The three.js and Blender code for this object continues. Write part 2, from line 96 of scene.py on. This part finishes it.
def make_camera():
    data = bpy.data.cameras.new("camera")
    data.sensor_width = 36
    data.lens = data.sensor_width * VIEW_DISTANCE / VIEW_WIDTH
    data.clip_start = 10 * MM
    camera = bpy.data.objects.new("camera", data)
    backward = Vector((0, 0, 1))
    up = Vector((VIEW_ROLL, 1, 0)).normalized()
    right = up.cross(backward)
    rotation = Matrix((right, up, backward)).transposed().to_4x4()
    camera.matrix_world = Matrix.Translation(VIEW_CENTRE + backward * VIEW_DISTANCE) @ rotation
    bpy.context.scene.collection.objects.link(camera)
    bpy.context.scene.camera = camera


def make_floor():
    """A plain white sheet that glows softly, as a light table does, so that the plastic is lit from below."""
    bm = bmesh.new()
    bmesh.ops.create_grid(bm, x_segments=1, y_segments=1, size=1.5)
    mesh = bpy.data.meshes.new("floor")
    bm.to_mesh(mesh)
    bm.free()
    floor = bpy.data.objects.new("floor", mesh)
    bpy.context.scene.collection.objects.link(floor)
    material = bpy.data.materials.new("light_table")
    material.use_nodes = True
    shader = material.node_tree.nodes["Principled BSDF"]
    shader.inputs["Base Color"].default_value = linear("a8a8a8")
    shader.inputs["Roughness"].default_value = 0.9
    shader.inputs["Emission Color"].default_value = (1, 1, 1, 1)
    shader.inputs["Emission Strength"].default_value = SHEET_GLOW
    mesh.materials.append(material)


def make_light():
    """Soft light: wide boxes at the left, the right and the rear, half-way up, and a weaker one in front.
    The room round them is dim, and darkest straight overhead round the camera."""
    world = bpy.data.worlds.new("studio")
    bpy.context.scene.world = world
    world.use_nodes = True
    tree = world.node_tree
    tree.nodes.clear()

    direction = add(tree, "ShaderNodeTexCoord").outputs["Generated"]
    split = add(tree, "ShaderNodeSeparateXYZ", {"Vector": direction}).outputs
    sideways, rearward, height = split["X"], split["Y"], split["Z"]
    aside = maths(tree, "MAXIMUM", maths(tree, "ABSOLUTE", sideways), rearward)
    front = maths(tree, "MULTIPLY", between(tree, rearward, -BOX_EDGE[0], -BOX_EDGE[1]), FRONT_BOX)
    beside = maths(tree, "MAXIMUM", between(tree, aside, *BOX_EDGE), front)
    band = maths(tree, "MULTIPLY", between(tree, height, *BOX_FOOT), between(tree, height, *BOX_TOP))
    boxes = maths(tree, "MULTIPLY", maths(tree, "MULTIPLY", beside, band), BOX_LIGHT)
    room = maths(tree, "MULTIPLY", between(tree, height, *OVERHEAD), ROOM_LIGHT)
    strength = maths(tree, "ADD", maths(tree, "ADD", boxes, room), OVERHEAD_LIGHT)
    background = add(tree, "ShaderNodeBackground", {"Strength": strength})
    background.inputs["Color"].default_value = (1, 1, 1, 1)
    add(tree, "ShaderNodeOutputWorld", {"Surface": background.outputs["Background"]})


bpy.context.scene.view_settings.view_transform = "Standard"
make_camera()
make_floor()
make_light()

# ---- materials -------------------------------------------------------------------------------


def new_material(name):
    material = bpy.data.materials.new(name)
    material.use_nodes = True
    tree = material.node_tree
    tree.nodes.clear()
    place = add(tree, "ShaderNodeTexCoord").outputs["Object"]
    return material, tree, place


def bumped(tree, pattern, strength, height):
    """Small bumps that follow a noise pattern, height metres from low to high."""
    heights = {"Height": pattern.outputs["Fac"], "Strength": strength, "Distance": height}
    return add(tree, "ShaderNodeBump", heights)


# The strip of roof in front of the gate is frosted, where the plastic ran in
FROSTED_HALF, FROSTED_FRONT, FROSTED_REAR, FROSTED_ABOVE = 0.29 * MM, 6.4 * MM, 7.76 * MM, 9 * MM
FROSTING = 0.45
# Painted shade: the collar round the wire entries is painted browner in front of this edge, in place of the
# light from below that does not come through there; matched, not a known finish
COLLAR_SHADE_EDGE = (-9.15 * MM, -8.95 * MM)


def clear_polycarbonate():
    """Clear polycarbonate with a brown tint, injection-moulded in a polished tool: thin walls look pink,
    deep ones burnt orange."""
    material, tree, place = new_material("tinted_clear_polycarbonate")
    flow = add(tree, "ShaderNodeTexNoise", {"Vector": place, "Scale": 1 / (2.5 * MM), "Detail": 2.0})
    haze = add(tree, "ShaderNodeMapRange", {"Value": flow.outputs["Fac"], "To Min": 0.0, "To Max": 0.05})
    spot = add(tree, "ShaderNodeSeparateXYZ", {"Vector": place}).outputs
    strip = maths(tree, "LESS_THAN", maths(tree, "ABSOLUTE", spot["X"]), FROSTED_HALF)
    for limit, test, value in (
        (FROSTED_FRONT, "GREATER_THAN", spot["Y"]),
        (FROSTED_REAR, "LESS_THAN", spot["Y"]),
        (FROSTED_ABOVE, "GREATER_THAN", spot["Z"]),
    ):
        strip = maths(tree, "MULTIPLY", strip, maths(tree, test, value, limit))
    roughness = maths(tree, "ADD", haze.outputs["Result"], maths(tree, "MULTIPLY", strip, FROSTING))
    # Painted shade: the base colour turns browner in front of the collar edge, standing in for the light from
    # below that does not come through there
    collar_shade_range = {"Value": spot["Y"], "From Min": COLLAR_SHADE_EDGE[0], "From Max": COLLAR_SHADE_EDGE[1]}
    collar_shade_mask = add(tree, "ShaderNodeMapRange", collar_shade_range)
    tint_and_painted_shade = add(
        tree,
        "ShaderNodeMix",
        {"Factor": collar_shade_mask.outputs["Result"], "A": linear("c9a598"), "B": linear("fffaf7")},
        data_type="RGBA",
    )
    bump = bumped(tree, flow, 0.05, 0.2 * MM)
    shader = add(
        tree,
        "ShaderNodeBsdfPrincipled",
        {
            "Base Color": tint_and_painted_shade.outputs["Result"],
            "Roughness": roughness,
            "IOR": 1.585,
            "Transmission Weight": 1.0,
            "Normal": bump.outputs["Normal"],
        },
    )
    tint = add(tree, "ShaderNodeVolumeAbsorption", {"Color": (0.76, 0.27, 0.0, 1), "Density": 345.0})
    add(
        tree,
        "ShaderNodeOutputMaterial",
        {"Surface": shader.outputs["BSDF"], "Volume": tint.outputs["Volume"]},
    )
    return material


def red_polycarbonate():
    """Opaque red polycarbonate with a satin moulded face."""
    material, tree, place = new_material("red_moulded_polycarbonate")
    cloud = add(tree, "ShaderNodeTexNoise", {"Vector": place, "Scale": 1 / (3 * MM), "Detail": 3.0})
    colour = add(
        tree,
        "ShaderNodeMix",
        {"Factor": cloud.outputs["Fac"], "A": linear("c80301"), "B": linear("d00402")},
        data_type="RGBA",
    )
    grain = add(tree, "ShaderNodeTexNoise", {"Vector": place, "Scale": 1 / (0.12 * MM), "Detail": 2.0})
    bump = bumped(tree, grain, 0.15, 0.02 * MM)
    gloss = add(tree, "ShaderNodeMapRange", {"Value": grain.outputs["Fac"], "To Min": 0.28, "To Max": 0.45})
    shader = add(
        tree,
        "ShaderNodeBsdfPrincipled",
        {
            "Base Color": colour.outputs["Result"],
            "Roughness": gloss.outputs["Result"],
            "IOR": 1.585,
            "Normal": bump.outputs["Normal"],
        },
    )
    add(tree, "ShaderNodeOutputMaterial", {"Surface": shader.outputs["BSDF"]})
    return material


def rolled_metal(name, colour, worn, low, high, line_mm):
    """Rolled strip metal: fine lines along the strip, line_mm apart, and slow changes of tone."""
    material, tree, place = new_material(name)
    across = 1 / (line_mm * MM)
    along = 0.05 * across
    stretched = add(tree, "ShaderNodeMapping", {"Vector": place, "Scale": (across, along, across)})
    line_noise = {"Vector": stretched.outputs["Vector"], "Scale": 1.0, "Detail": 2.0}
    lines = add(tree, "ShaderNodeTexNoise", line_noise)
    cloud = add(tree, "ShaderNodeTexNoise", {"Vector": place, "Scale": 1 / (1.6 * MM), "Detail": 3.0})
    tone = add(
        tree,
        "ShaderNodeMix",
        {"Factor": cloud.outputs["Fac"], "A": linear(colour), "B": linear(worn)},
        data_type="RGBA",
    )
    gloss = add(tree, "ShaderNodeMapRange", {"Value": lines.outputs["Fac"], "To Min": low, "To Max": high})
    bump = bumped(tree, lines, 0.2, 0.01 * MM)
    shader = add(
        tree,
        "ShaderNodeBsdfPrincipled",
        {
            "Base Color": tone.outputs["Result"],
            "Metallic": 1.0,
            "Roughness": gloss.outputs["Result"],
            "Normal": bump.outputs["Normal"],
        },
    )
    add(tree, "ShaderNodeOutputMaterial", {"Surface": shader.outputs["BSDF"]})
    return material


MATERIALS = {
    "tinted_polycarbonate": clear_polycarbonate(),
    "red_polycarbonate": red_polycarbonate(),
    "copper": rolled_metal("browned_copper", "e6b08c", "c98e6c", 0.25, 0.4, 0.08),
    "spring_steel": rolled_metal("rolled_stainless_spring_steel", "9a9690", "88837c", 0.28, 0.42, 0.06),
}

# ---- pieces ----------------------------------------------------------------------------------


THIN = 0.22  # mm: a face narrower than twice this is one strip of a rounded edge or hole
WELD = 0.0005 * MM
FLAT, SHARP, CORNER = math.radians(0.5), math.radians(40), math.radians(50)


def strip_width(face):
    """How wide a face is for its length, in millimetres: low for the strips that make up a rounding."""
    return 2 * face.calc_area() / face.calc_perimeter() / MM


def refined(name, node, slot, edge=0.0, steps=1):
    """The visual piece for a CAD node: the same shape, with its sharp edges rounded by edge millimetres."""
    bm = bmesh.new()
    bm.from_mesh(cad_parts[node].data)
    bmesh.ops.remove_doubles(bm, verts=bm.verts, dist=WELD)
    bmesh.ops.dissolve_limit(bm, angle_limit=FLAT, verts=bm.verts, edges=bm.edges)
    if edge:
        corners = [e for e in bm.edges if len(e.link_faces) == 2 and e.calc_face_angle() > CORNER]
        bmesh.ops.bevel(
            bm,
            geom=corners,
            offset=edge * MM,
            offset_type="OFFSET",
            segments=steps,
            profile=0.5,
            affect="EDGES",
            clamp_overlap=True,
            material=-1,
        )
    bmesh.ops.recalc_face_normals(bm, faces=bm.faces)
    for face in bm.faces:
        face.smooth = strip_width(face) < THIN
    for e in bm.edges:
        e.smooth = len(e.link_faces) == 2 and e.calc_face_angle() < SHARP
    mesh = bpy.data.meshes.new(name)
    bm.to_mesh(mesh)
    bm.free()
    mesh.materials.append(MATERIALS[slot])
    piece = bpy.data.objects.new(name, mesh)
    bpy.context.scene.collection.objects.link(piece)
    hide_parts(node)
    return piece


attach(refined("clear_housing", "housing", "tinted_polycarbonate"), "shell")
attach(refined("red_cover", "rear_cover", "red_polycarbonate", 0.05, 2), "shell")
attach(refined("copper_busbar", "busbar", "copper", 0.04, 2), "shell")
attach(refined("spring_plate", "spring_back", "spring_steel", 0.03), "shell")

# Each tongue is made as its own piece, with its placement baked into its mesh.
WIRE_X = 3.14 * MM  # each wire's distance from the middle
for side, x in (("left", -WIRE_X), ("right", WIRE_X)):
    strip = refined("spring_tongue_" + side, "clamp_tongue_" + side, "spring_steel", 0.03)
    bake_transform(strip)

* [What is required]:
Copy the lines from the start of the data verbatim, stopping after the line containing "bpy.context.scene.camera = camera".

* [Solved exercise]:
The three.js and Blender code for this object continues. Write part 2, from line 96 of scene.py on. This part finishes it.
def make_camera():
    data = bpy.data.cameras.new("camera")
    data.sensor_width = 36
    data.lens = data.sensor_width * VIEW_DISTANCE / VIEW_WIDTH
    data.clip_start = 10 * MM
    camera = bpy.data.objects.new("camera", data)
    backward = Vector((0, 0, 1))
    up = Vector((VIEW_ROLL, 1, 0)).normalized()
    right = up.cross(backward)
    rotation = Matrix((right, up, backward)).transposed().to_4x4()
    camera.matrix_world = Matrix.Translation(VIEW_CENTRE + backward * VIEW_DISTANCE) @ rotation
    bpy.context.scene.collection.objects.link(camera)
    bpy.context.scene.camera = camera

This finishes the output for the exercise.